# Source material start

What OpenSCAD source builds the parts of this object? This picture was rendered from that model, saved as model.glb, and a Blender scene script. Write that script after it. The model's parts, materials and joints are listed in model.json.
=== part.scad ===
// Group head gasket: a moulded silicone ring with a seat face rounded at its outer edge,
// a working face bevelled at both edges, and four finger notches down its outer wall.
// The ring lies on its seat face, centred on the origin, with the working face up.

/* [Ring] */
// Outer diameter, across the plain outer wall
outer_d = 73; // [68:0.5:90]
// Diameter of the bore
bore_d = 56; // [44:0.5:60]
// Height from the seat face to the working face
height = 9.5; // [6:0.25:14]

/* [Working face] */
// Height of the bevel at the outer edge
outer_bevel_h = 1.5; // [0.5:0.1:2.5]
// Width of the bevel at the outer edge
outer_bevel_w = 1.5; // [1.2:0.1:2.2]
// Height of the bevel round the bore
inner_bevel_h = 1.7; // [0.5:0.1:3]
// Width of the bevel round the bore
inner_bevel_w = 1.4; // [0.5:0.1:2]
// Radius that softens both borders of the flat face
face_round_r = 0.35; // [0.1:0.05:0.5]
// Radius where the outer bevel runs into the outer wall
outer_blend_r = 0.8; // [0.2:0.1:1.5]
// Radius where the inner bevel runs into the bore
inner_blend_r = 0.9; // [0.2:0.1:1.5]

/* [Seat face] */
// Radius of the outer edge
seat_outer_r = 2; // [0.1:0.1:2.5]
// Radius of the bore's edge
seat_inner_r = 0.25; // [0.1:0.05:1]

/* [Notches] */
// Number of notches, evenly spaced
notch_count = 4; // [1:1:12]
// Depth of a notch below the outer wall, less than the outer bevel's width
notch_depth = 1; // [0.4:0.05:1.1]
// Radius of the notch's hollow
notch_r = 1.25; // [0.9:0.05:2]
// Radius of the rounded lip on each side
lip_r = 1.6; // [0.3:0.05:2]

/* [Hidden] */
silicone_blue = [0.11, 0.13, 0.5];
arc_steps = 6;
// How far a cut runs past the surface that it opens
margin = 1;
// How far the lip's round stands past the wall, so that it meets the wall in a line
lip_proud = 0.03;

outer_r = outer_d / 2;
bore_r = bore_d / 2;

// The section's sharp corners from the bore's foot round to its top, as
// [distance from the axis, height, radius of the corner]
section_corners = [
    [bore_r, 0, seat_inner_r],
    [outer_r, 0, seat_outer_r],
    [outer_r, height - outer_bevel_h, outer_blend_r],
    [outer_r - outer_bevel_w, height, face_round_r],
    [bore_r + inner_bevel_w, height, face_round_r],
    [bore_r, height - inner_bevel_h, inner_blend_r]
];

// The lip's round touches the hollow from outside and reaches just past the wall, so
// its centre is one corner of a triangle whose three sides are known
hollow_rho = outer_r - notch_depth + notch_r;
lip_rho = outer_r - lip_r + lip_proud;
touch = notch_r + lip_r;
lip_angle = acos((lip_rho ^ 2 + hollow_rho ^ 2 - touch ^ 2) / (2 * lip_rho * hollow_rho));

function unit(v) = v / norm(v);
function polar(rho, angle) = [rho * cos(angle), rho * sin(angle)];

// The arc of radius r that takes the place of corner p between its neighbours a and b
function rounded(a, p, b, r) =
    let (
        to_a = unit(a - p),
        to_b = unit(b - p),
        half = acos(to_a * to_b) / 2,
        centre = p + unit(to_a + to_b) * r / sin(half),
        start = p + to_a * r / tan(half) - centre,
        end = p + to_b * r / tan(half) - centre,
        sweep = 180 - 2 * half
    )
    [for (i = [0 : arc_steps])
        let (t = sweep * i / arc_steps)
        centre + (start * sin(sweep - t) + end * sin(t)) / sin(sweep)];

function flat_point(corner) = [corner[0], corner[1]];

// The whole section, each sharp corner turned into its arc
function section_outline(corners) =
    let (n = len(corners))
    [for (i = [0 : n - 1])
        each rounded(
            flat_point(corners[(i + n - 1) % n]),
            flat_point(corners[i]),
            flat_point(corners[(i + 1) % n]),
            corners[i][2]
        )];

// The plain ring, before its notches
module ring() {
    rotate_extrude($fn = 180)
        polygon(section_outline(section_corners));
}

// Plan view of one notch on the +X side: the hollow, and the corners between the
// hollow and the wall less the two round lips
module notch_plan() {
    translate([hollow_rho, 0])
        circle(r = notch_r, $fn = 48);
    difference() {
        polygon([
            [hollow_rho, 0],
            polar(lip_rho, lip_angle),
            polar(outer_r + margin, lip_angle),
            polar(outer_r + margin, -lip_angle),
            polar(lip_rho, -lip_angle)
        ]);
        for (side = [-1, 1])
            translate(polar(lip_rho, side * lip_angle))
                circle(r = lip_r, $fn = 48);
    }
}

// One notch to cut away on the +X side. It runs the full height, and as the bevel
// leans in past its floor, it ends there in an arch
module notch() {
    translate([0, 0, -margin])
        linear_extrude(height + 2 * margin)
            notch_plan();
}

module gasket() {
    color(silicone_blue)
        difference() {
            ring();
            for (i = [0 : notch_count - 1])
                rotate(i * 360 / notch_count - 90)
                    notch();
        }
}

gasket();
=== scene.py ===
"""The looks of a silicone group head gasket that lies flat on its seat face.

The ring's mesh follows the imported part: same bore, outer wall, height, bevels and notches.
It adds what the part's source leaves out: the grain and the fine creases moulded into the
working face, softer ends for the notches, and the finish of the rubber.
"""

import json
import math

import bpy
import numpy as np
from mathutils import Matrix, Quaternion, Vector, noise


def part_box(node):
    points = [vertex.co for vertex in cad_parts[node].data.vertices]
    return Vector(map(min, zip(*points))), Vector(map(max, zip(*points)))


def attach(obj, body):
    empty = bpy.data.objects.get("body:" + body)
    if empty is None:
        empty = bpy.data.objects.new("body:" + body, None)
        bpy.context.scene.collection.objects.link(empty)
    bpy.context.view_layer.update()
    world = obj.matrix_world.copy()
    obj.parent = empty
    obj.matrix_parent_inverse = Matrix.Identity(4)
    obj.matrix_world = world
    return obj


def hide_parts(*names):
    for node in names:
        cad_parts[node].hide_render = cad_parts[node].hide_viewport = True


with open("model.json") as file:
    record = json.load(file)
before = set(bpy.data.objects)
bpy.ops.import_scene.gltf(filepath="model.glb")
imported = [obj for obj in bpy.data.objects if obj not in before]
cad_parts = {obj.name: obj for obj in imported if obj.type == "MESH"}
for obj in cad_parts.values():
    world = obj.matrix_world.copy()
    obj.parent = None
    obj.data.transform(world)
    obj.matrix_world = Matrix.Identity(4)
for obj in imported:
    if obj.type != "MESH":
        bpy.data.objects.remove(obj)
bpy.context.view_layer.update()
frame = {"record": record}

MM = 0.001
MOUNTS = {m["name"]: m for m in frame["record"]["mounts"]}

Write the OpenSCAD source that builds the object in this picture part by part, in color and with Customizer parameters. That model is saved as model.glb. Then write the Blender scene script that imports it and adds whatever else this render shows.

# Source material end

**Stated exercise**
Repeat word for word the lines from the line with "corners between the" to the line with "obj.matrix_parent_inverse = Matrix.Identity(4)", both lines included.

**Exercise solution**
// Plan view of one notch on the +X side: the hollow, and the corners between the
// hollow and the wall less the two round lips
module notch_plan() {
    translate([hollow_rho, 0])
        circle(r = notch_r, $fn = 48);
    difference() {
        polygon([
            [hollow_rho, 0],
            polar(lip_rho, lip_angle),
            polar(outer_r + margin, lip_angle),
            polar(outer_r + margin, -lip_angle),
            polar(lip_rho, -lip_angle)
        ]);
        for (side = [-1, 1])
            translate(polar(lip_rho, side * lip_angle))
                circle(r = lip_r, $fn = 48);
    }
}

// One notch to cut away on the +X side. It runs the full height, and as the bevel
// leans in past its floor, it ends there in an arch
module notch() {
    translate([0, 0, -margin])
        linear_extrude(height + 2 * margin)
            notch_plan();
}

module gasket() {
    color(silicone_blue)
        difference() {
            ring();
            for (i = [0 : notch_count - 1])
                rotate(i * 360 / notch_count - 90)
                    notch();
        }
}

gasket();
=== scene.py ===
"""The looks of a silicone group head gasket that lies flat on its seat face.

The ring's mesh follows the imported part: same bore, outer wall, height, bevels and notches.
It adds what the part's source leaves out: the grain and the fine creases moulded into the
working face, softer ends for the notches, and the finish of the rubber.
"""

import json
import math

import bpy
import numpy as np
from mathutils import Matrix, Quaternion, Vector, noise


def part_box(node):
    points = [vertex.co for vertex in cad_parts[node].data.vertices]
    return Vector(map(min, zip(*points))), Vector(map(max, zip(*points)))


def attach(obj, body):
    empty = bpy.data.objects.get("body:" + body)
    if empty is None:
        empty = bpy.data.objects.new("body:" + body, None)
        bpy.context.scene.collection.objects.link(empty)
    bpy.context.view_layer.update()
    world = obj.matrix_world.copy()
    obj.parent = empty
    obj.matrix_parent_inverse = Matrix.Identity(4)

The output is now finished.